Though it boasts of enormous clout on Capitol Hill, the Heritage Foundation insists that it doesn't "lobby." So, Heritage remains tax-exempt ? a status that helped it collect $29.7 million last year. Core funding comes from just a few places: In 1995, a total of 31 checks accounted for $8.5 million; another 123 donors supplied $2.6 million more. Through direct mail fundraising, however, Heritage gets millions more from ordinary people. Among Washington's major think tanks, it is the only one with a large, popular base of support.
In 1973, beer baron Joseph Coors contributed a quarter-million dollars to get the project rolling. Since then, money has come from the founders of Amway Corp. and a slew of right-leaning foundations, as well as wealthy families with names like Scaife, Mellon and Coors.

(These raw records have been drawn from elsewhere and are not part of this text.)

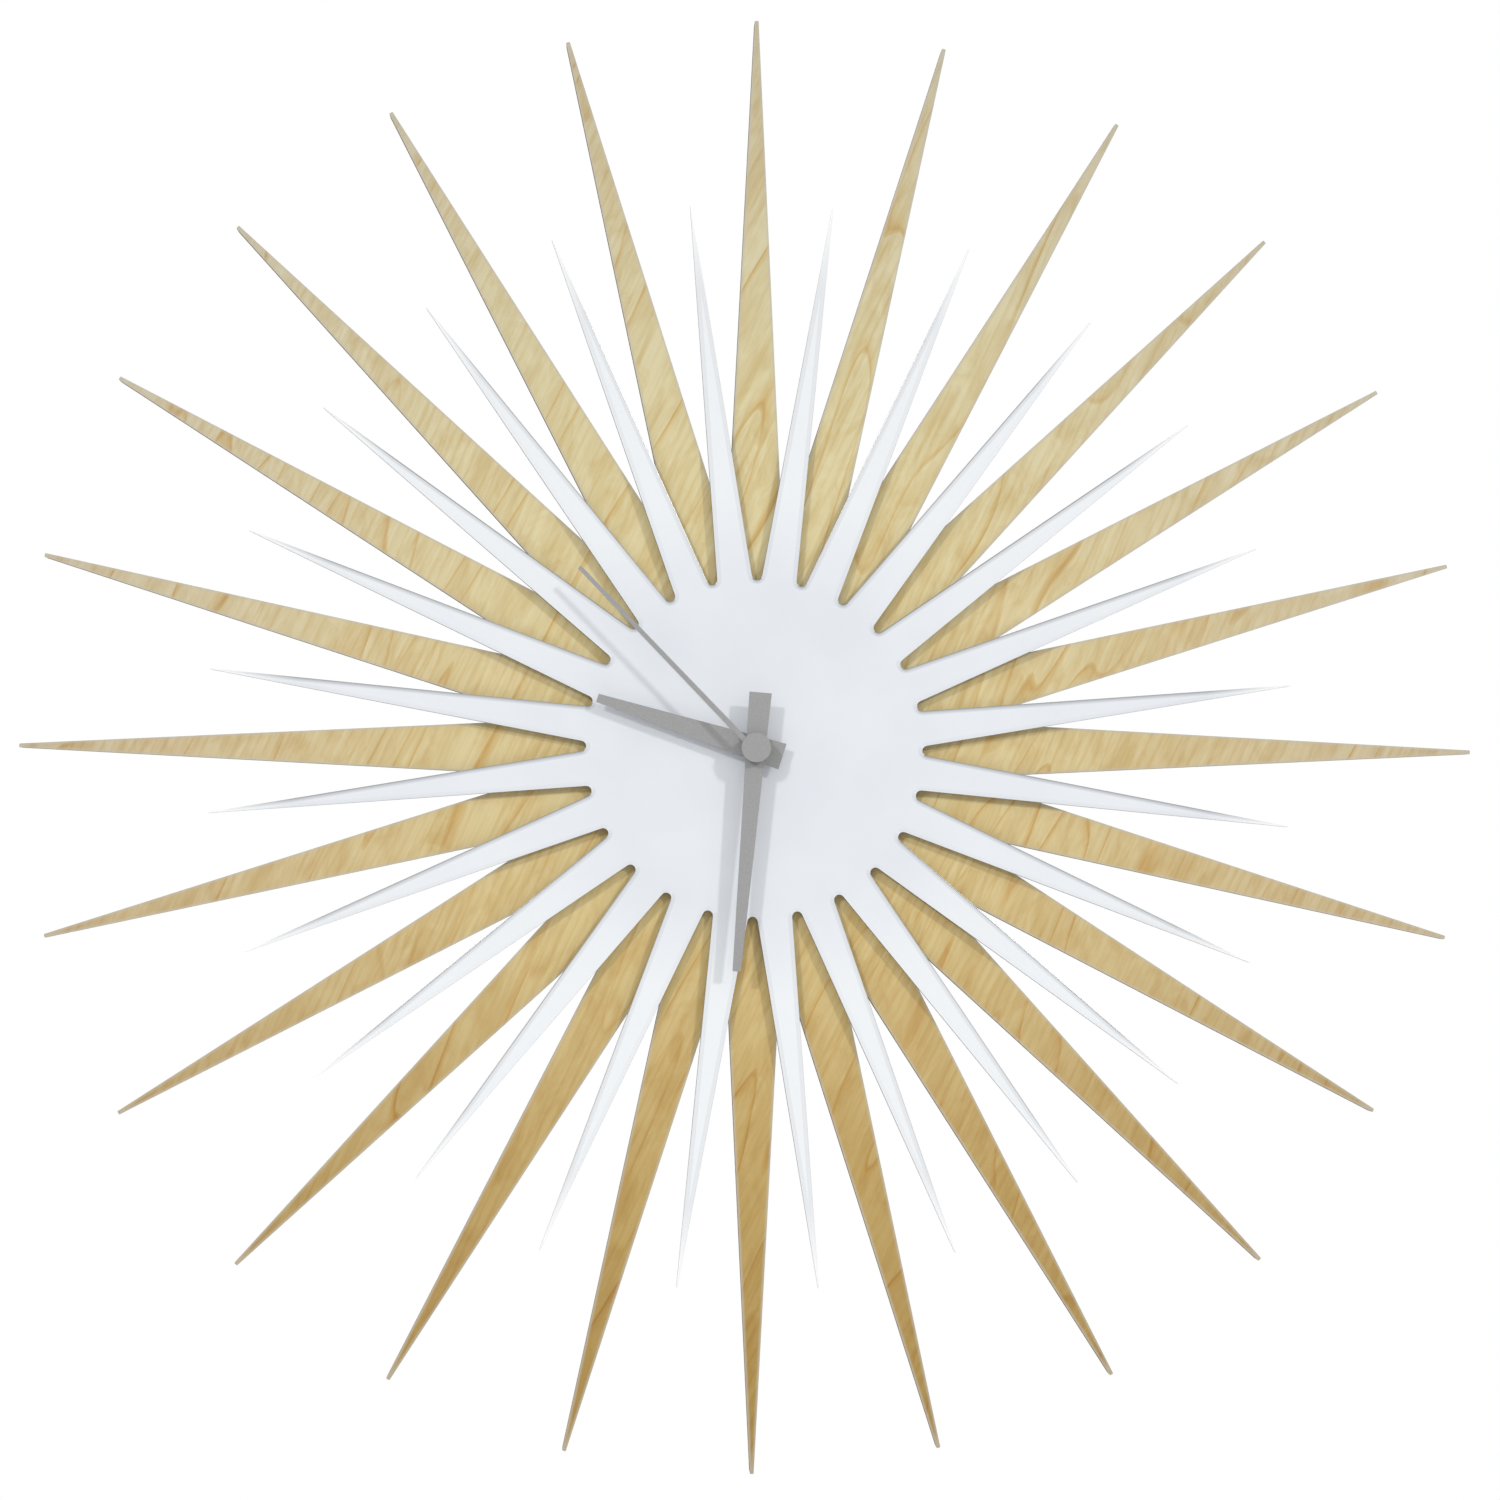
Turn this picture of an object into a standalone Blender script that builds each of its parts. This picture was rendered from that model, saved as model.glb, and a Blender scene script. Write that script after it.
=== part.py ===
"""Sunburst wall clock: a maple star with a white acrylic star laid over it, and a quartz movement.

The clock is drawn in the frame of its dial: x to the right, y up, z out of the wall. One empty turns
that frame upright, so that in the scene the dial faces -Y and +Z is up. The wall is the plane z = 0 of
the dial frame, and the hands turn about its z axis.
"""

import math

import bmesh
import bpy
from mathutils import Matrix, Vector

MM = 0.001
GAP = 0.3 * MM  # between pieces that touch or run on each other
CLEAR = 1 * MM  # how far a cutter reaches past the surface that it opens
SINK = 0.5 * MM  # how deep a joined post or pin reaches into its wall
WELD = 0.001 * MM

# Maple star, the rear layer
RAYS = 24
PITCH = 2 * math.pi / RAYS
MAPLE_TIP_RADIUS = 304.8 * MM
MAPLE_TIP_HALF_WIDTH = 0.8 * MM
MAPLE_TAPER = 0.0500  # half width gained for each unit of length from the tip
MAPLE_THICKNESS = 6.0 * MM
NUT_POCKET_RADIUS = 10.5 * MM
NUT_POCKET_DEPTH = 4.0 * MM

# White star, the front layer, with its rays between the maple ones
WHITE_TIP_RADIUS = 228.0 * MM
WHITE_TIP_HALF_WIDTH = 0.2 * MM
WHITE_TAPER = 0.0458
WHITE_THICKNESS = 3.0 * MM
WHITE_TURN = math.radians(-0.55)  # it was laid on a little clockwise of true
NOTCH_BOTTOM = 70.4 * MM  # how near the centre the round end of each notch comes
WHITE_HOLE_RADIUS = 5.0 * MM
FILM_THICKNESS = 0.2 * MM
FILM_GAP = 0.1 * MM
FILM_RADIUS = 62.0 * MM
FILM_HOLE_RADIUS = 11.5 * MM

# Quartz movement
CASE_HALF = 28.0 * MM
CASE_WALL = 1.0 * MM
CASE_FLOOR = 14.8 * MM  # inner face of the front wall
CASE_FRONT = 16.6 * MM
BAY_FLOOR = 15.0 * MM
SHELF_LOW = -10.6 * MM  # the wall between the battery bay and the wheels
SHELF_HIGH = -9.2 * MM
COVER_THICKNESS = 1.4 * MM
SOCKET_RADIUS = 0.9 * MM
ARBOR_RADIUS = 0.6 * MM

# Stack on the threaded bushing, as heights from the wall
HANGER_LOW = CASE_FRONT + GAP
HANGER_THICKNESS = 0.8 * MM
RUBBER_LOW = HANGER_LOW + HANGER_THICKNESS + GAP
RUBBER_THICKNESS = 1.0 * MM
MAPLE_LOW = RUBBER_LOW + RUBBER_THICKNESS + GAP
MAPLE_HIGH = MAPLE_LOW + MAPLE_THICKNESS
POCKET_FLOOR = MAPLE_HIGH - NUT_POCKET_DEPTH
BRASS_LOW = POCKET_FLOOR + GAP
BRASS_THICKNESS = 0.5 * MM
NUT_LOW = BRASS_LOW + BRASS_THICKNESS + GAP
NUT_THICKNESS = 2.2 * MM
FILM_LOW = MAPLE_HIGH + FILM_GAP
WHITE_LOW = FILM_LOW + FILM_THICKNESS + FILM_GAP
WHITE_HIGH = WHITE_LOW + WHITE_THICKNESS
BUSHING_HIGH = WHITE_HIGH - 1.1 * MM
BUSHING_RADIUS = 4.0 * MM
BUSHING_BORE = 2.65 * MM

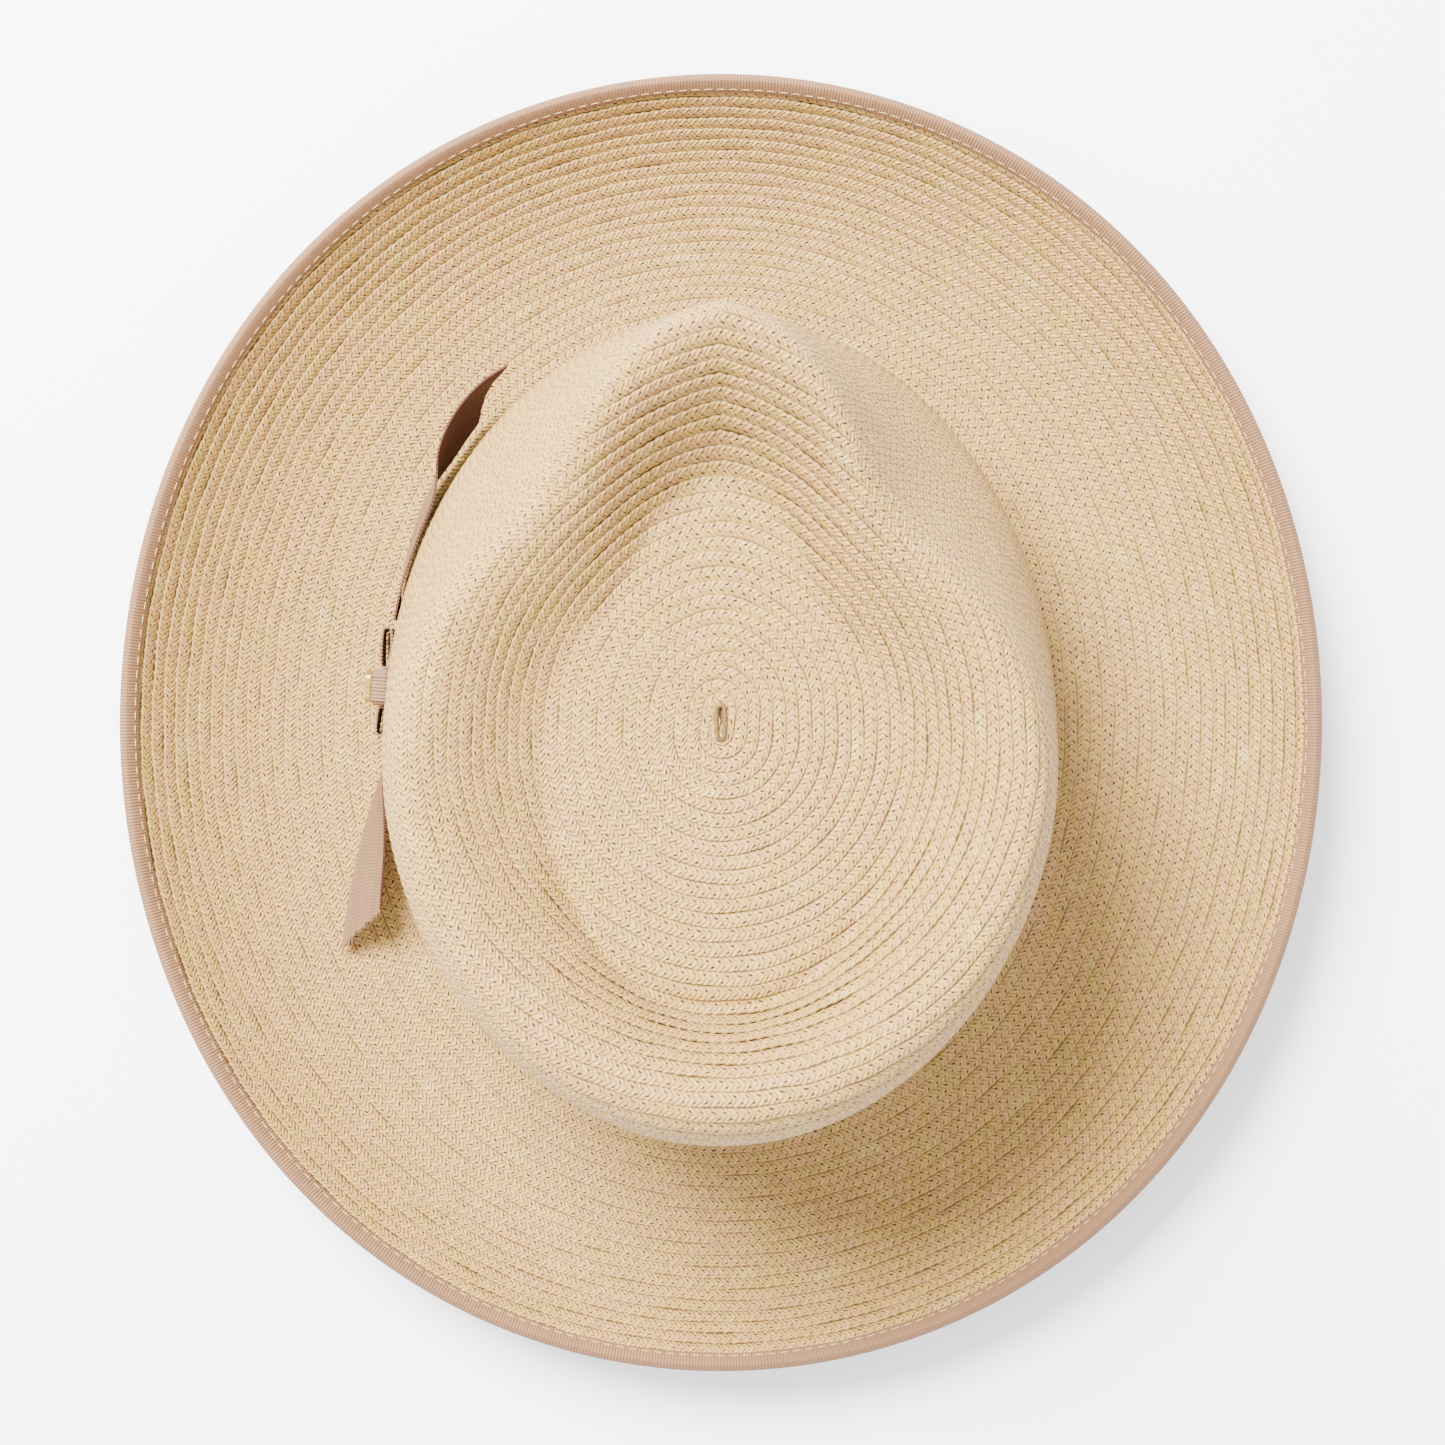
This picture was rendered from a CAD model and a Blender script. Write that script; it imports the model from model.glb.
import math

import bpy
import numpy as np
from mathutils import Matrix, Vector


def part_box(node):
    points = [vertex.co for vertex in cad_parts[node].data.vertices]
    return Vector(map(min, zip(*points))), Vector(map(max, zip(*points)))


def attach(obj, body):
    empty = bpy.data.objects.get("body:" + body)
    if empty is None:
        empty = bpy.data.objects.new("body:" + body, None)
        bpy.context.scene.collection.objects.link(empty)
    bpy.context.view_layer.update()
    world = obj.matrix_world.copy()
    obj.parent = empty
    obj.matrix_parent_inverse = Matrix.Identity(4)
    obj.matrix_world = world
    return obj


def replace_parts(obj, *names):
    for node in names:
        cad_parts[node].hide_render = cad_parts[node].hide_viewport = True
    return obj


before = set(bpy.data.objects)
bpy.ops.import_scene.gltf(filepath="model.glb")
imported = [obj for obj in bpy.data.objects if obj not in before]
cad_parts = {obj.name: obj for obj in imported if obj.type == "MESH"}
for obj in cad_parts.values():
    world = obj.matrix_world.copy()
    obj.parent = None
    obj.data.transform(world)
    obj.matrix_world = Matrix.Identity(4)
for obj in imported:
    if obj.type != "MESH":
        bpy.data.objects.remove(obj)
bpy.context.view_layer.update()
mm = 0.001


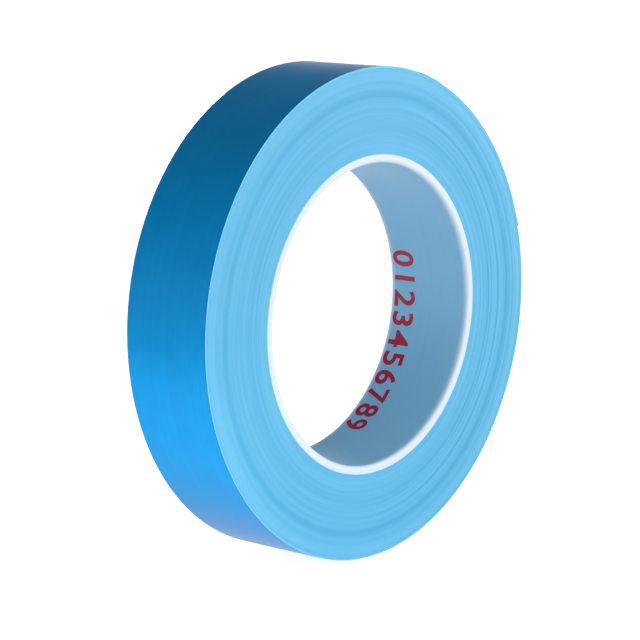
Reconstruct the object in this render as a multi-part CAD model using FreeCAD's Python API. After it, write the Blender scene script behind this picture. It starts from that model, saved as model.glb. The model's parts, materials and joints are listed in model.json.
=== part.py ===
"""A roll of smooth film tape wound on a thin plastic core.

The roll stands on its edge. The origin is the middle of the core's bore, +Y runs along the
bore away from the front side, and +Z is up. Angles are measured seen from the front, from +X
towards +Z, so a point at angle a and radius r is (r cos a, y, r sin a).

The tape is one strip, wound in a spiral that grows by one tape thickness a lap. All of it that
stays stuck is one solid, wound_tape. The last stretch, which lifts when the roll is started,
is a chain of short rigid spans, each hinged to the one before it along its outer corner, so
that the strip opens on its sticky side as it straightens. Lengths are millimetres.
"""

import FreeCAD
import Part
import math
import os

# Core: a plain tube that pushes onto a three-inch hub.
CORE_BORE_DIAMETER = 76.2
CORE_WALL = 2.2
CORE_PROUD = 0.2            # how far each end of the core stands out of the tape's side
CORE_EDGE_CHAMFER = 0.35    # on the four round edges of the core

# Tape: one inch wide, five thousandths thick and sixty yards long.
TAPE_WIDTH = 25.4
TAPE_THICKNESS = 0.127
TAPE_LENGTH = 54864.0

# Free end: the last stretch of the strip, from the peel line to the cut end.
PEEL_LINE_ANGLE = 75.0      # where the strip leaves the roll
SPAN_COUNT = 10
SPAN_ANGLE = 6.0            # how much of the roll each span covers
LIFT_GAP = 0.04             # the loosened strip stands this clear of the lap under it

SPIRAL_ARCS = 12            # arcs that make up one lap of the spiral
FULL_TURN = 360.0

# Worked out from the above.
CORE_BORE_RADIUS = CORE_BORE_DIAMETER / 2
CORE_OUTER_RADIUS = CORE_BORE_RADIUS + CORE_WALL
CORE_LENGTH = TAPE_WIDTH + 2 * CORE_PROUD
ROLL_RADIUS = math.sqrt(CORE_OUTER_RADIUS**2 + TAPE_THICKNESS * TAPE_LENGTH / math.pi)
FREE_END_ANGLE = SPAN_COUNT * SPAN_ANGLE
CUT_END_ANGLE = PEEL_LINE_ANGLE - FREE_END_ANGLE


def lap_radius(back):
    """Outer radius of the strip at a turn of back degrees, wound back from its cut end."""
    return ROLL_RADIUS - TAPE_THICKNESS * back / FULL_TURN


def spiral_point(back, offset=0.0):
    """Point on the front side, back degrees from the cut end and offset outside the strip."""
    radius = lap_radius(back) + offset
    angle = math.radians(CUT_END_ANGLE + back)
    return FreeCAD.Vector(radius * math.cos(angle), -TAPE_WIDTH / 2, radius * math.sin(angle))


def spiral_arc(start, end, offset=0.0):
    """Edge along the spiral from start to end degrees back from the cut end."""
    middle = (start + end) / 2
    return Part.Arc(
        spiral_point(start, offset), spiral_point(middle, offset), spiral_point(end, offset)
    ).toShape()


def straight(start, end):
    """Straight edge between two points."""
    return Part.LineSegment(start, end).toShape()


def across_the_width(edges):
    """Solid as wide as the tape, from a closed outline on its front side."""
    face = Part.Face(Part.Wire(edges))
    return face.extrude(FreeCAD.Vector(0, TAPE_WIDTH, 0))


def tube(inner_radius, outer_radius, length):
    """Tube about the Y axis, centred on the origin."""
    start = FreeCAD.Vector(0, -length / 2, 0)
    along = FreeCAD.Vector(0, 1, 0)
    outside = Part.makeCylinder(outer_radius, length, start, along)
    inside = Part.makeCylinder(inner_radius, length, start, along)
    return outside.cut(inside)


def core():
    """The core, with the edges of its two ends broken by a small chamfer."""
    plain = tube(CORE_BORE_RADIUS, CORE_OUTER_RADIUS, CORE_LENGTH)
    round_edges = [edge for edge in plain.Edges if len(edge.Vertexes) == 1]
    return plain.makeChamfer(CORE_EDGE_CHAMFER, round_edges)


def wound_tape():
    """Every lap that stays stuck. Its outside is one turn of the spiral, closed by the step
    of one tape thickness where the free end starts."""
    first = FREE_END_ANGLE
    step = FULL_TURN / SPIRAL_ARCS
    turns = [first + step * number for number in range(SPIRAL_ARCS + 1)]
    outline = [spiral_arc(start, end) for start, end in zip(turns, turns[1:])]
    outline.append(straight(spiral_point(turns[-1]), spiral_point(first)))
    body = across_the_width(outline)
    inside = Part.makeCylinder(
        CORE_OUTER_RADIUS,
        TAPE_WIDTH,
        FreeCAD.Vector(0, -TAPE_WIDTH / 2, 0),
        FreeCAD.Vector(0, 1, 0),
    )
    return body.cut(inside)


def free_end_span(number):
    """Span of the free end, counted from 1 at the peel line."""
    start = FREE_END_ANGLE - (number - 1) * SPAN_ANGLE
    end = start - SPAN_ANGLE
    outside = LIFT_GAP
    inside = LIFT_GAP - TAPE_THICKNESS
    return across_the_width(
        [
            spiral_arc(start, end, outside),
            straight(spiral_point(end, outside), spiral_point(end, inside)),
            spiral_arc(end, start, inside),
            straight(spiral_point(start, inside), spiral_point(start, outside)),
        ]
    )


def hinge_line(number):
    """Where span number turns on what comes before it: the outer corner they share."""
    return spiral_point(FREE_END_ANGLE - (number - 1) * SPAN_ANGLE, LIFT_GAP)


def pieces():
    """Every piece, by the name of its node."""
    made = {"core": core(), "wound_tape": wound_tape()}
    for number in range(1, SPAN_COUNT + 1):
        made[f"free_end_{number:02d}"] = free_end_span(number)
    return made


def main():
    """Write one STEP file for each piece, and print what the record needs."""
    os.makedirs("parts", exist_ok=True)
    for name, shape in pieces().items():
        shape.exportStep(f"parts/{name}.step")
        print(f"{name}: {len(shape.Solids)} solid, {shape.Volume:.3f} mm3, valid {shape.isValid()}")
    print(f"roll radius {ROLL_RADIUS:.4f}, core length {CORE_LENGTH:.3f}")
    for number in range(1, SPAN_COUNT + 1):
        hinge = hinge_line(number)
        print(f"hinge {number:02d}: x {hinge.x:.6f}, z {hinge.z:.6f}")


main()
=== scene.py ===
"""A roll of smooth film tape on a thin plastic core, dressed and lit.

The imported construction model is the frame: the roll stands on its edge, its bore runs along +Y and
+Z is up. Lengths are metres and angles are degrees, seen from the front, from +X towards +Z. The
strip is one long spiral. Places along it are given in laps wound back from the peel line, where its
free end leaves the roll, so the stuck tape has positive laps and the free end negative ones.
"""
import json
import logging
import math
from collections.abc import Callable
from dataclasses import dataclass
from enum import Enum

import bmesh
import bpy
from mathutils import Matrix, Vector
from mathutils.geometry import delaunay_2d_cdt
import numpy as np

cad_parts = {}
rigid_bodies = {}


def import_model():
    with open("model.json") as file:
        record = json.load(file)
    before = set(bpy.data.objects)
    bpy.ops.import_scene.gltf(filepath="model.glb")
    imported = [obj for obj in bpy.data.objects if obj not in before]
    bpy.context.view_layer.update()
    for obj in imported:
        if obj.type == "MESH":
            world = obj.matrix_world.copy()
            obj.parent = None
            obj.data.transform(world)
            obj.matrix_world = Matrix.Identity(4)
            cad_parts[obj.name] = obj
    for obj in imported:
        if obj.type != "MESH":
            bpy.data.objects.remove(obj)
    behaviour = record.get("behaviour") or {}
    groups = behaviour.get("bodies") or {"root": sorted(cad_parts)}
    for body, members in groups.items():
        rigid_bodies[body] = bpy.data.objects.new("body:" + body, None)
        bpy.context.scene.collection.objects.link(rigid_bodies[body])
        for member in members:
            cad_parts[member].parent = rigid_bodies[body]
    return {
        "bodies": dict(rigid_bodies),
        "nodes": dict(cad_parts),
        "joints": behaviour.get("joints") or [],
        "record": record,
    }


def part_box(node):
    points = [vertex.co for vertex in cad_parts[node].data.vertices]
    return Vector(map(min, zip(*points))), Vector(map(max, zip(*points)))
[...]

With a long history of receiving large donations from overseas, Heritage continues to rake in a minimum of several hundred thousand dollars from Taiwan and South Korea each year.
In autumn of 1988 the South Korean National Assembly uncovered a document revealing that Korean intelligence gave $2.2 million to the Heritage Foundation on the sly during the early 1980s. Heritage officials "categorically deny" the accusation.
Heritage's latest annual report does acknowledge a $400,000 grant from the Korean conglomerate Samsung. Another donor, the Korea Foundation, which conduits money from the South Korean government, has given Heritage almost $1 million in the past three years.
In an attempt to counter the powerful influence of the Heritage Foundation a number of noted liberals, such as John Podesta, a former chief of staff to Bill Clinton, recently founded the progressive organization Center for American Progress.